FOM: a "hard" problem?
JoeShipman@aol.com
JoeShipman at aol.com
Wed Jul 12 15:53:22 EDT 2000
In a message dated Wed, 12 Jul 2000 12:23:26 PM Eastern Daylight Time, Harvey Friedman <friedman at math.ohio-state.edu> writes:
<<< PROBLEM: Is the number of primes less than 2^100 even? Is the number of
primes less than 2^10,000 even?
I am under the impression that such problems are completely hopeless, even
with the aid of a computer. Hopeless, even if we wish to prove or refute it
with a high degree of certainty. Hopeless even to justify making a
conjecture as to whether it is true or false.
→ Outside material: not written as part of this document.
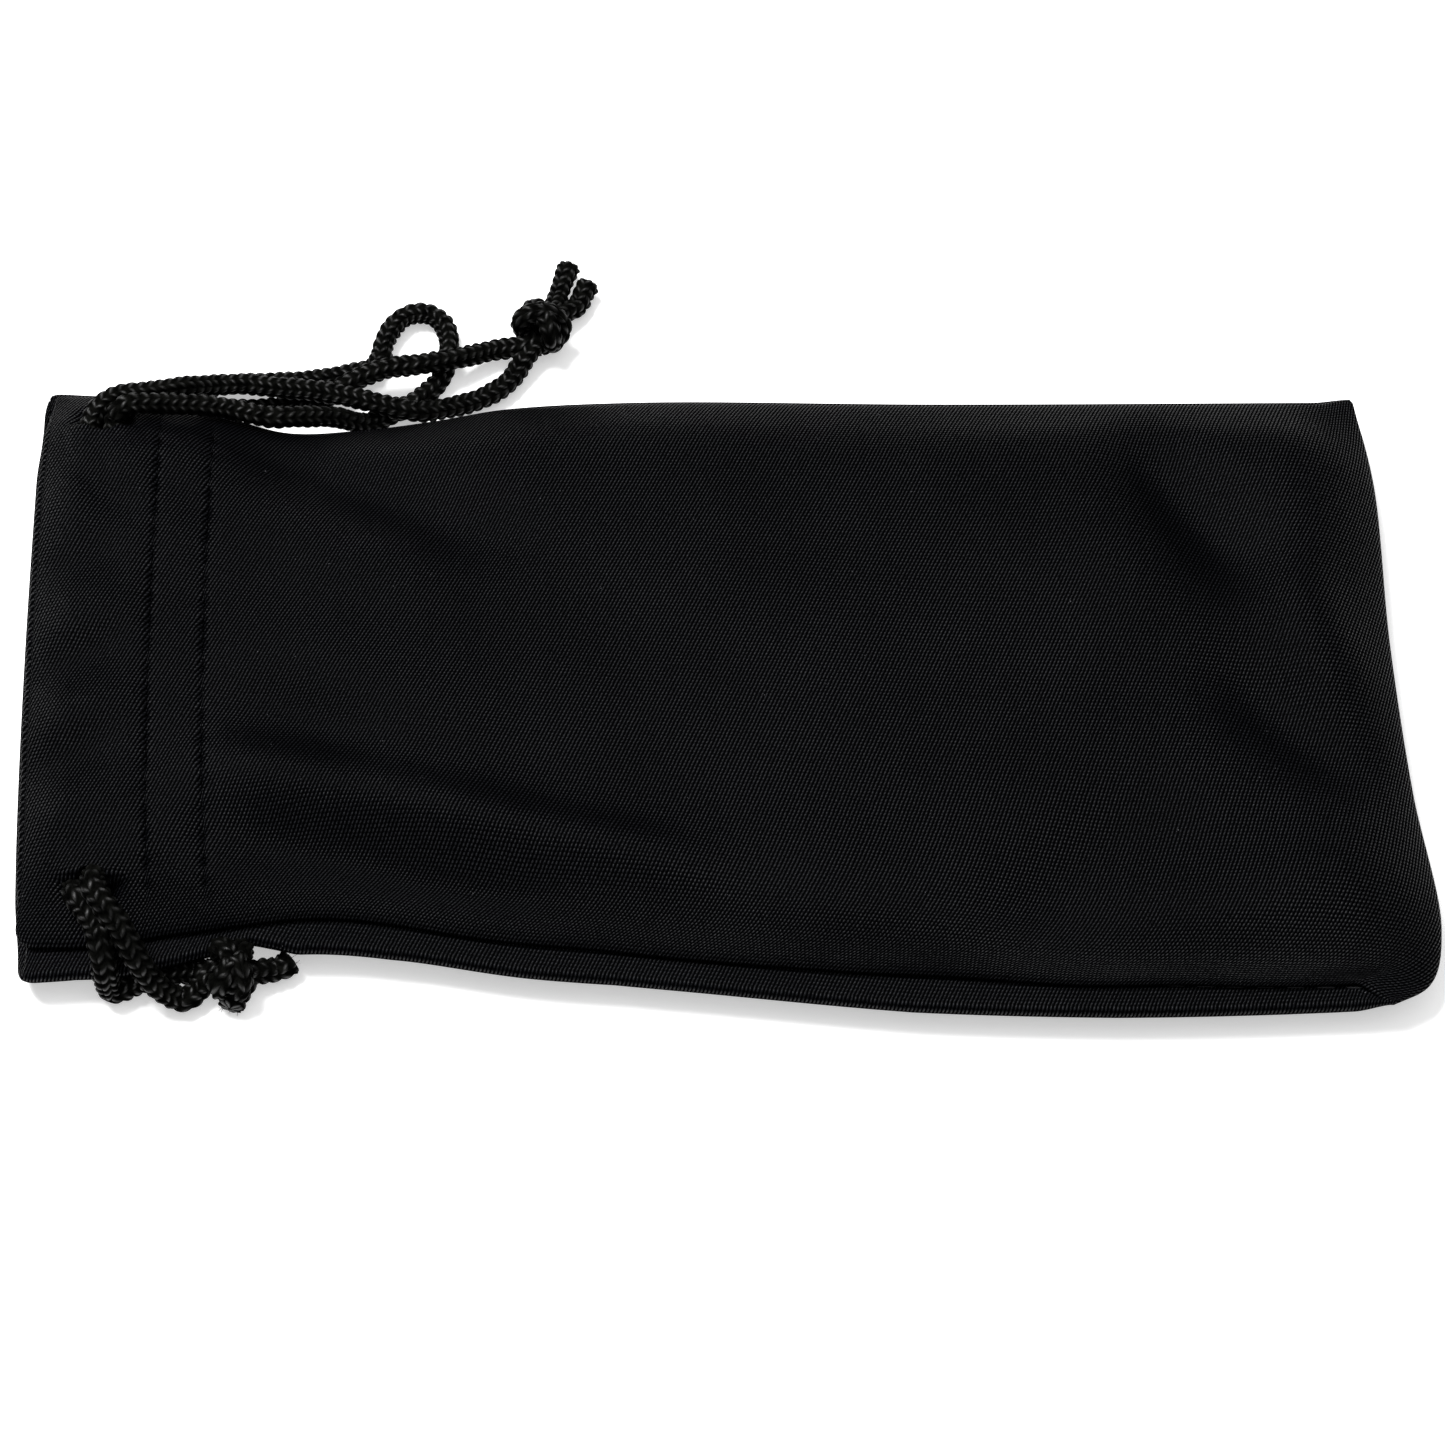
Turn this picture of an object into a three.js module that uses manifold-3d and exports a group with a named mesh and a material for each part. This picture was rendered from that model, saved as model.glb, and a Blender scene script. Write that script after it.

But should we conjecture some sort of formal undecidability of this
question? E.g.,
CONJECTURE?? The version with 2^10,000 cannot be proved or refuted in ZFC
with abbreviations without using more than 2^100 bits.>>>
Because it is conceivable that some analytic approximation to the pi(x) function may be found which is calculable in polynomial time in the input size, a better example would use 2^2^10000 rather than 2^10000.
In fact, if P=PSPACE, an open question, then the number of primes less than 2^n, and hence the parity of this number, is going to be calculable in time polynomial in n.
If you don't want to have infeasible numbers as part of the problem statement, a better bet for a "hard" problem would be the parity of some reasonable-sized Ramsey number like R(10,10), because good approximations for R(n,n) seem much harder than good approximations to pi(n), though I don't think we'd be able to prove that such a problem was hard for the same reason (solvable in PSPACE).